Conversely, when nations employ spiritual messages and rituals, it introduces an interesting interplay between the secular and the sacred. This fusion can wield substantial influence, tapping into deep-seated beliefs and values to shape public opinion or garner support for certain actions. However, this practice can also be perceived as manipulative, especially when religious sentiments are used to justify political decisions or policies.

In both cases, the convergence of the spiritual and the worldly necessitates careful consideration of the impact on both individuals and societies, and the potential consequences of blurring these boundaries.

Well, when it's all out there, we probably start offending people. We should realize and work things out. That doesn't mean giving up carnivals, yarmulkes, or wearing a tutu and a skin shirt.

Just to be aware that people around us think and live differently than we do. When ritual ornaments find their sacred way into governance, righteousness can lead to dangerous situations. The thrill of one ethnic group might very well be the dread of another or others.

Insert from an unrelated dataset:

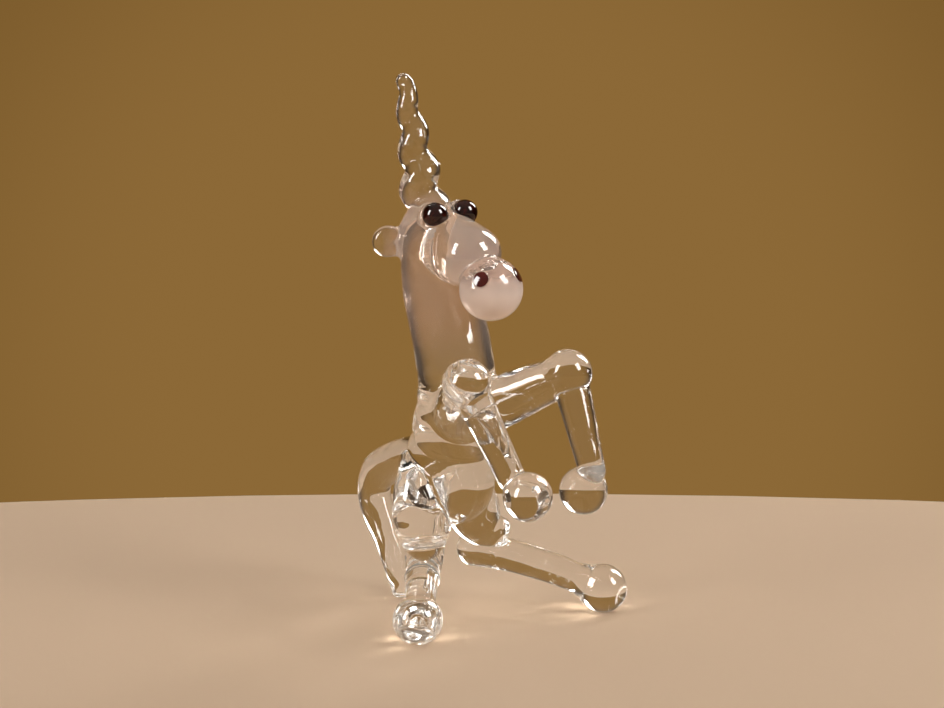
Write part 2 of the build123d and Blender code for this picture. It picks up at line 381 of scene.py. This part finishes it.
def sample(block, points):
    """Smooth value and gradient of a block's field at points in millimetres."""
    where = points / VOXEL - block.low
    size = np.array(block.values.shape)
    where = np.clip(where, 1, size - (2 + RIM))
    cell = np.floor(where).astype(int)
    weights, slopes = zip(*(basis(where[:, i] - cell[:, i]) for i in range(3)))
    value = np.zeros(len(points))
    gradient = np.zeros((len(points), 3))
    for i in range(4):
        for j in range(4):
            for k in range(4):
                f = block.values[cell[:, 0] + i - 1, cell[:, 1] + j - 1, cell[:, 2] + k - 1]
                x, y, z = weights[0][:, i], weights[1][:, j], weights[2][:, k]
                value += f * x * y * z
                gradient[:, 0] += f * slopes[0][:, i] * y * z
                gradient[:, 1] += f * x * slopes[1][:, j] * z
                gradient[:, 2] += f * x * y * slopes[2][:, k]
    return value, gradient / VOXEL


def skin_mesh(skin):
    """Points, normals and quads of the skin."""
    grid = vdb.FloatGrid(BAND * VOXEL)
    grid.copyFromArray(np.ascontiguousarray(skin.values), ijk=tuple(int(i) for i in skin.low))
    grid.transform = vdb.createLinearTransform(voxelSize=VOXEL)
    points, quads = grid.convertToQuads(0.0)
    points = points.astype(float)
    for _ in range(SURFACE_STEPS):
        value, gradient = sample(skin, points)
        steep = np.maximum((gradient**2).sum(1), LEAST_STEEPNESS)
        points -= (value / steep)[:, None] * gradient
    _, gradient = sample(skin, points)
    normals = gradient / np.linalg.norm(gradient, axis=1)[:, None]
    return points, normals, quads.astype(int)


# Pieces of the skin
def distance_to(block, points):
    """Distance of points to a node's surface, or the width of the band outside its block."""
    where = np.rint(points / VOXEL).astype(int) - block.low
    inside = np.all((where >= 0) & (where < block.values.shape), 1)
    found = np.full(len(points), BAND * VOXEL)
    found[inside], _ = sample(block, points[inside])
    return found


def build_piece(name, points, normals, faces, material):
    """Smooth object of some of the skin's faces, with the normals of the skin."""
    used, faces = np.unique(faces, return_inverse=True)
    faces = faces.reshape(-1, 4)
    mesh = bpy.data.meshes.new(name)
    mesh.from_pydata((points[used] * MM).tolist(), [], faces.tolist())
    mesh.update()
    mesh.shade_smooth()
    mesh.normals_split_custom_set_from_vertices(normals[used].tolist())
    mesh.materials.append(material)
    piece = bpy.data.objects.new(name, mesh)
    bpy.context.scene.collection.objects.link(piece)
    return piece


# Materials
class Wires:
    """Short way to add nodes to a node tree."""

    def __init__(self, tree):
        self.tree = tree

    def put(self, socket, value):
        """Link a socket to another one, or set it to a value."""
        if isinstance(value, bpy.types.NodeSocket):
            self.tree.links.new(value, socket)
        elif value is not None:
            socket.default_value = value

    def node(self, kind, **settings):
        """New node with its settings."""
        node = self.tree.nodes.new(kind)
        for key, value in settings.items():
            setattr(node, key, value)
        return node

    def math(self, operation, a, b=None):
        """Result of an operation on one or two numbers."""
        node = self.node("ShaderNodeMath", operation=operation)
        self.put(node.inputs[0], a)
        self.put(node.inputs[1], b)
        return node.outputs[0]

    def vector(self, operation, a, b, output="Vector"):
        """Result of an operation on two vectors."""
        node = self.node("ShaderNodeVectorMath", operation=operation)
        self.put(node.inputs[0], a)
        self.put(node.inputs[1], b)
        return node.outputs[output]

    def dot(self, a, b):
        """Dot product of two vectors."""
        return self.vector("DOT_PRODUCT", a, b, "Value")

    def fade(self, value, low, high, start=0.0, stop=1.0):
        """Smooth step from start to stop while a value goes from low to high."""
        node = self.node("ShaderNodeMapRange", interpolation_type="SMOOTHSTEP")
        for key, entry in (("Value", value), ("From Min", low), ("From Max", high)):
            self.put(node.inputs[key], entry)
        self.put(node.inputs["To Min"], start)
        self.put(node.inputs["To Max"], stop)
        return node.outputs["Result"]

    def mix(self, factor, a, b):
        """Colour that turns from a to b as the factor grows."""
        node = self.node("ShaderNodeMix", data_type="RGBA")
        self.put(node.inputs["Factor"], factor)
        self.put(node.inputs["A"], a)
        self.put(node.inputs["B"], b)
        return node.outputs["Result"]

    def noise(self, place, scale, detail, distortion):
        """Value of a noise at a place."""
        node = self.node("ShaderNodeTexNoise")
        self.put(node.inputs["Vector"], place)
        self.put(node.inputs["Scale"], scale)
        self.put(node.inputs["Detail"], detail)
        self.put(node.inputs["Distortion"], distortion)
        return node.outputs["Fac"]

    def bump(self, height):
        """Normal of a relief whose height is in metres."""
        node = self.node("ShaderNodeBump")
        self.put(node.inputs["Height"], height)
        for key in ("Distance", "Strength"):
            self.put(node.inputs[key], 1.0)
        return node.outputs["Normal"]


def principled(name, **values):
    """New material, its shader and the wires of its tree. An underscore stands for a space."""
    material = bpy.data.materials.new(name)
    material.use_nodes = True
    shader = material.node_tree.nodes["Principled BSDF"]
    for key, value in values.items():
        shader.inputs[key.replace("_", " ")].default_value = value
    return material, shader, Wires(material.node_tree)


def painted_reflection_cover(wires, place):
    """How dense the painted reflection of head and neck is: a pale diffuse share."""
    height = wires.dot(place, UP)
    painted_reflection = wires.fade(height, *PAINTED_REFLECTION_HEIGHTS, 0.0, PAINTED_REFLECTION_SHARE)
    painted_reflection = wires.math("MULTIPLY", painted_reflection, wires.fade(height, *HORN_HEIGHTS, 1.0, 0.0))
    away = wires.vector("SUBTRACT", place, MUZZLE_PLACE)
    aside = wires.math("ABSOLUTE", wires.dot(away, SIDEWAYS))
    return wires.math("MULTIPLY", painted_reflection, wires.fade(aside, *PAINTED_REFLECTION_REACH, 1.0, 0.0))


def glass_relief(wires, place, cords):
    """Height of the fine relief in metres: cords everywhere and lumps at the rough welds."""
    near = 0.0
    for middle, radius in LUMPS:
        away = wires.vector("SUBTRACT", place, middle)
        core = (LUMP_CORE * radius) ** 2
        spot = wires.fade(wires.dot(away, away), core, radius**2, 1.0, 0.0)
        near = wires.math("MAXIMUM", spot, near)
    lumps = wires.noise(place, *LUMP_NOISE)
    lumps = wires.math("MULTIPLY", wires.math("MULTIPLY", lumps, near), LUMP_DEPTH)
    return wires.math("ADD", wires.math("MULTIPLY", cords, CORD_DEPTH), lumps)


def clear_glass():
    """Clear glass with faint cords, a painted reflection in head and neck, and milk in the muzzle
    that is painted lighter below.
    """
    material, shader, wires = principled("clear_glass", Roughness=0.0, IOR=GLASS_IOR)
    place = wires.node("ShaderNodeTexCoord").outputs["Object"]
    cords = wires.noise(place, *CORD_NOISE)
    # Pale diffuse share in neck and head: a painted reflection of bright surroundings.
    painted_reflection = painted_reflection_cover(wires, place)
    clear = wires.mix(cords, CLEAR_TINT, CLOUD_TINT)
    clear = wires.mix(wires.fade(painted_reflection, 0.0, PAINTED_REFLECTION_SHARE), clear, PAINTED_REFLECTION_TINT)
    away = wires.vector("SUBTRACT", place, MUZZLE_PLACE)
    inside = wires.fade(wires.dot(away, away), *MUZZLE_SPREAD, 1.0, 0.0)
    down = wires.fade(wires.dot(away, DOWN), *MUZZLE_MILK_RANGE)
    milk = wires.math("MULTIPLY", inside, down)
    # The milk's colour turns lighter towards the bottom: painted light from the floor below.
    colour = wires.mix(inside, clear, wires.mix(down, MILK_PALE, MILK_PAINTED_LIGHTER_BELOW))
    cover = wires.math("MAXIMUM", painted_reflection, wires.math("MULTIPLY", milk, MILK_SHARE))
    wires.put(shader.inputs["Base Color"], colour)
    wires.put(shader.inputs["Transmission Weight"], wires.math("SUBTRACT", 1.0, cover))
    wires.put(shader.inputs["Normal"], wires.bump(glass_relief(wires, place, cords)))
    return material


def dark_glass(name, deep, glow):
    """Dark glass, clouded between two colours."""
    material, shader, wires = principled(name, Roughness=DOT_ROUGHNESS, IOR=GLASS_IOR)
    place = wires.node("ShaderNodeTexCoord").outputs["Object"]
    cloud = wires.fade(wires.noise(place, *DOT_NOISE), *DOT_CLOUD_RANGE)
    wires.put(shader.inputs["Base Color"], wires.mix(cloud, deep, glow))
    return material


# Camera, world, floor and lamps
def make_camera():
    """Camera at the photograph's place and angle."""
    camera = bpy.data.objects.new("camera", bpy.data.cameras.new("camera"))
    camera.data.lens = CAMERA_LENS
    camera.data.sensor_width = CAMERA_SENSOR
    camera.location = CAMERA_PLACE
    camera.rotation_euler = (math.radians(90 - CAMERA_PITCH), 0, math.radians(CAMERA_TURN))
    camera.data.clip_start, camera.data.clip_end = CAMERA_CLIP
    bpy.context.scene.collection.objects.link(camera)
    bpy.context.scene.camera = camera


def window_shape(wires, way, aim, half_width, half_height):
    """One inside an upright rectangle of the surroundings that is seen in a direction."""
    aim = Vector(aim).normalized()
    across = Vector(UP).cross(aim).normalized()
    high = aim.cross(across)
    depth = wires.math("MAXIMUM", wires.dot(way, tuple(aim)), WINDOW_LEAST_FACING)
    shape = wires.fade(wires.dot(way, tuple(aim)), 0.0, WINDOW_FACING)
    for axis, half in ((across, half_width), (high, half_height)):
        offset = wires.math("DIVIDE", wires.dot(way, tuple(axis)), depth)
        offset = wires.math("ABSOLUTE", offset)
        start, stop = (half * share for share in WINDOW_EDGE)
        shape = wires.math("MULTIPLY", shape, wires.fade(offset, start, stop, 1.0, 0.0))
    return shape


def room_colour(wires, way):
    """Surroundings that the glass shows: backdrop, dark sides, room, ceiling and windows."""
    front = wires.dot(way, FRONT)
    room = wires.mix(wires.fade(front, *BACKDROP_RANGE), SIDE_COLOUR, BACKDROP_COLOUR)
    room = wires.mix(wires.fade(front, *ROOM_RANGE), ROOM_COLOUR, room)
    room = wires.mix(wires.fade(wires.dot(way, UP), *CEILING_RANGE), room, CEILING_COLOUR)
    for aim, half_width, half_height, glow in WINDOWS:
        shine = window_shape(wires, way, aim, half_width, half_height)
        room = wires.mix(shine, room, (*(glow * share for share in WINDOW_TINT), 1))
    return room


def make_world():
    """Room for the glass, brown backdrop for the camera and even grey light for the rest."""
    world = bpy.data.worlds.new("studio")
    bpy.context.scene.world = world
    world.use_nodes = True
    wires = Wires(world.node_tree)
    way = wires.node("ShaderNodeTexCoord").outputs["Generated"]
    room = room_colour(wires, way)
    seen = wires.dot(way, VIEW_AXIS)
    backdrop = wires.mix(wires.fade(seen, *VIGNETTE_RANGE), BACKDROP_EDGE, BACKDROP_COLOUR)
    path = wires.node("ShaderNodeLightPath").outputs
    glass = wires.math("MAXIMUM", path["Is Glossy Ray"], path["Is Transmission Ray"])
    colour = wires.mix(glass, AMBIENT, room)
    colour = wires.mix(path["Is Camera Ray"], colour, backdrop)
    background = world.node_tree.nodes["Background"]
    wires.put(background.inputs["Color"], colour)
    wires.put(background.inputs["Strength"], WORLD_STRENGTH)


def make_floor():
    """Round floor whose far edge is seen a little way behind the figurine."""
    turn = math.radians(CAMERA_TURN)
    away = Vector((-math.sin(turn), math.cos(turn), 0))
    centre = away * (FLOOR_BACK - FLOOR_RADIUS)
    points = []
    for i in range(FLOOR_CORNERS):
        angle = 2 * math.pi * i / FLOOR_CORNERS
        x = centre.x + FLOOR_RADIUS * math.cos(angle)
        y = centre.y + FLOOR_RADIUS * math.sin(angle)
        points.append((x, y, 0))
    mesh = bpy.data.meshes.new("floor")
    mesh.from_pydata(points, [], [list(range(FLOOR_CORNERS))])
    floor = bpy.data.objects.new("floor", mesh)
    material, _, _ = principled("floor", Base_Color=FLOOR_COLOUR, Roughness=FLOOR_ROUGHNESS)
    mesh.materials.append(material)
    bpy.context.scene.collection.objects.link(floor)


def make_lamp(name, place, size, power):
    """Soft rectangular lamp that is turned to the figurine."""
    data = bpy.data.lights.new(name, "AREA")
    data.shape = "RECTANGLE"
    data.size, data.size_y = size
    data.energy = power
    lamp = bpy.data.objects.new(name, data)
    lamp.location = place
    lamp.rotation_euler = (Vector(place) - Vector(LAMP_AIM)).to_track_quat("Z", "Y").to_euler()
    bpy.context.scene.collection.objects.link(lamp)


def set_bounces():
    """Let light pass through many surfaces of glass one behind another."""
    cycles = bpy.context.scene.cycles
    cycles.max_bounces = LIGHT_BOUNCES
    cycles.glossy_bounces = LIGHT_BOUNCES
    cycles.transmission_bounces = LIGHT_BOUNCES


# Dressing of the frame
def shaped_blocks():
    """Blocks of all nodes, with the rings, the bow and the hollow ears worked in."""
    blocks = {node: block_of(node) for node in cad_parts}
    for node in RINGED:
        add_rings(blocks[node])
    for node in BOWED:
        bow(blocks[node])
    for node, middle in EAR_MIDDLES.items():
        press_ear(blocks[node], middle)
    return blocks


def dress_glass():
    """One piece of the skin for each clear node, made of the faces that lie nearest to it."""
    glass = clear_glass()
    blocks = shaped_blocks()
    points, normals, quads = skin_mesh(make_skin(blocks))
    names = [node for node, _ in WELDS]
    distances = np.stack([distance_to(blocks[node], points) for node in names])
    labels = distances[:, quads].mean(2).argmin(0)
    for index, node in enumerate(names):
        piece = build_piece("glass_" + node, points, normals, quads[labels == index], glass)
        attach(piece, "root")
        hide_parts(node)


def dress_dots():
    """New materials on the frame's own eyes and nostrils."""
    eye_glass = dark_glass("eye_glass", *EYE_COLOURS)
    nostril_glass = dark_glass("nostril_glass", *NOSTRIL_COLOURS)
    for node in DOTS:
        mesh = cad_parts[node].data
        mesh.materials.clear()
        mesh.materials.append(eye_glass if node.endswith("eye") else nostril_glass)


make_camera()
make_world()
make_floor()
for name, place, size, power in LAMPS:
    make_lamp(name, place, size, power)
set_bounces()
dress_glass()
dress_dots()

bpy.context.scene.view_settings.view_transform = "Standard"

Marching around the old city of Jerusalem, which is almost completely populated by Muslims and Palestinians, should not be the right way to "celebrate" a Jewish tradition, in my eyes. Instead, it could involve hosting tables with drinks and food, creating a big unifying festival, rather than displaying spiteful flags that can provoke negative reactions.

As long as hosting such tables remains a distant (not to say hallucinative) dream, it's better to keep "your pride" within and be confident that it is the right thing for you individually. Keeping your feelings inside is okay.

Enforcing your beliefs on others daily and hourly is not the best way to move forward and develop a broader understanding...or peace. I guess the trick to avoiding being a part of this is remembering the thin line between spirituality in religion and the earthly power bestowed toward sovereignty.